How much longer the Sheriff’s Office will have that ability, however, is uncertain. As part of the Obama Administration’s proposed budget, the Department of Homeland Security won’t authorize new contracts with local law enforcement agencies to cover 287(g) officers and will begin terminating existing contracts set to expire. Mecklenburg’s contract, Rush said, is up for renewal in October.

While the Sheriff’s Office hasn’t received confirmation that its program would be shuttered, officials are aware of the DHS budget plan and are preparing for the possibility of a 287(g) shutdown.

Losing the immigration enforcement program, Rush said, “would be a detriment to the community.”

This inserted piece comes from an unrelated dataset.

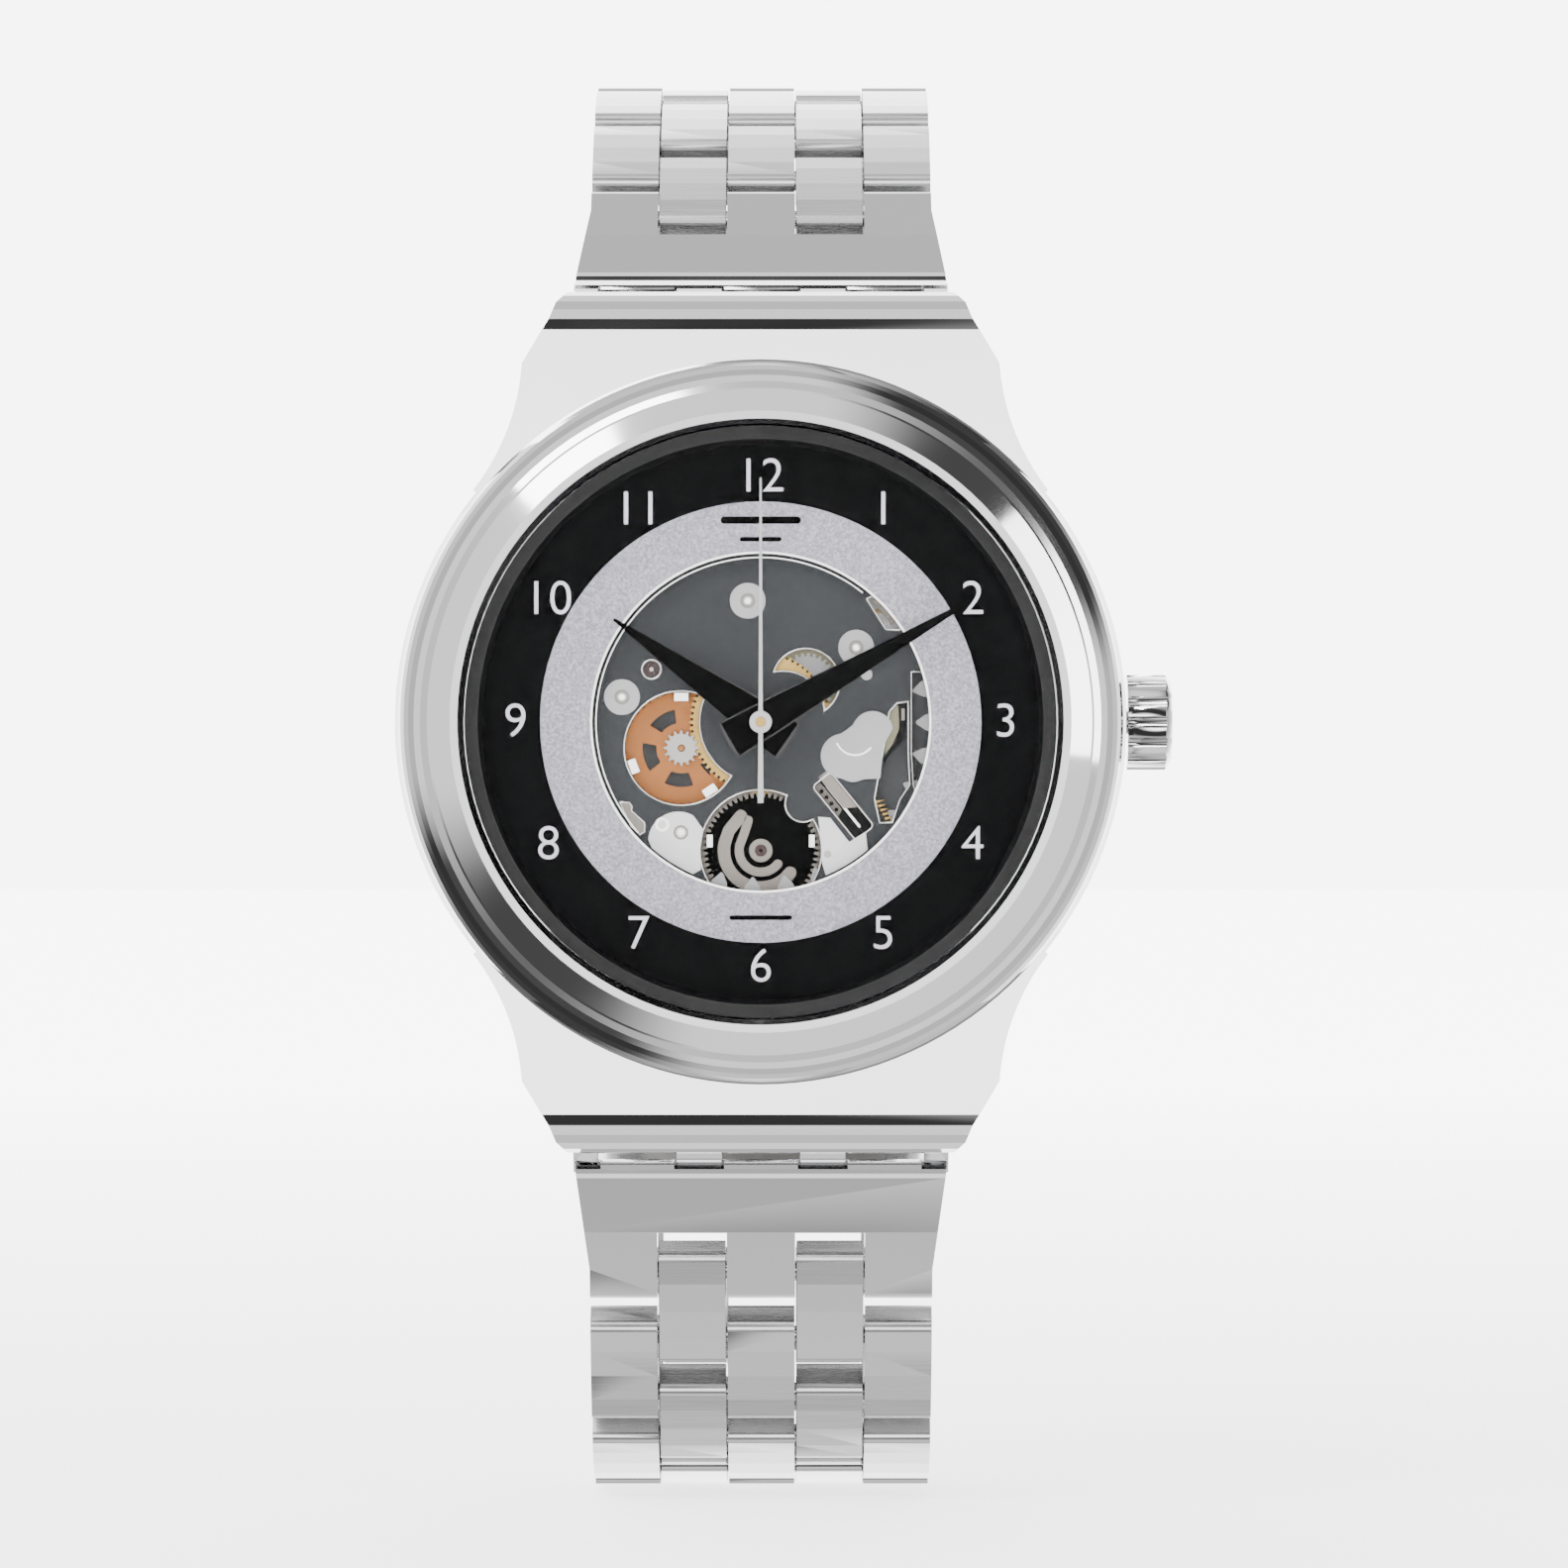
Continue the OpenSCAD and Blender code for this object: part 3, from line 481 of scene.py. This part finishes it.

Since the program’s launch in 2006, the Sheriff’s Office has used it to identify 18,572 individuals not born in the US or in the country illegally. Of that number, 11,494 were placed in removal proceedings. Nationwide 287(g) programs have helped local law enforcement authorities identify nearly 300,000 undocumented immigrants in their custody.

Mecklenburg Commissioners Vice Chairman Jim Pendergraph was sheriff when the county implemented its 287(g) program, one of the first of its kind in the nation and which grew to be a model for others implemented across the country.

“Everyone is concerned and rightfully so,” Pendergraph said of the looming shutdown of the program. “This has been a highly successful and effective initiative since its implementation, but the Obama Administration doesn’t like any kind of effective immigration enforcement.”

Pendergraph, who is running for the 9th Congressional District seat being vacated by Republican Sue Myrick, spent a stint with ICE in 2007 as the agency’s executive director of state and local operations, where he helped grow the 287(g) program to include 80 sheriff’s offices across the country. The program, he says, became a victim of its own success.

“Democrats and liberals didn’t like the results the program was producing and wanted to gut its funding,” Pendergraph said. He balked at that strategy and left his federal post after a year at the helm.

“The money was available to continue funding at appropriate levels, and to tell local law enforcement otherwise was plain wrong,” Pendergraph said. “I wasn’t willing to go along with that.”

The DHS budget proposal claims to save $17 million by eliminating 287(g) programs, part of a push to phase out the initiative in favor of a nationwide expansion of the Secure Communities program, which administration officials say is more cost efficient but critics contend isn’t nearly as operationally effective.

Secure Communities can be used to identify illegal immigrants, but it only flags fingerprint matches for those who are already in the federal immigration database or who have had previous contact with ICE. Follow-up work on those cases is handled by ICE agents, not local law enforcement. Critics of the program contend scores of illegal immigrants could continue to game the system if local law enforcement authorities are required to rely solely on the Secure Communities database and aren’t permitted to ask questions and perform interviews allowed under the 287(g) program.

The Mecklenburg County Sheriff’s Office currently has a Secure Communities program, but Rush said it doesn’t get a lot of use.

“The 287(g) program gives us a much better picture of who is entering our jail than the Secure Communities program,” Rush said.

Congressional committees are currently ramping up the process of holding hearings on the Obama Administration’s budget proposal, and over the next few months will decide which portions and programs – including 287(g)  – to adopt or reject through the passage of appropriations bills.

“We’re keeping an eye on the process,” Rush said, “and making preparations to deal with whatever outcome it produces.”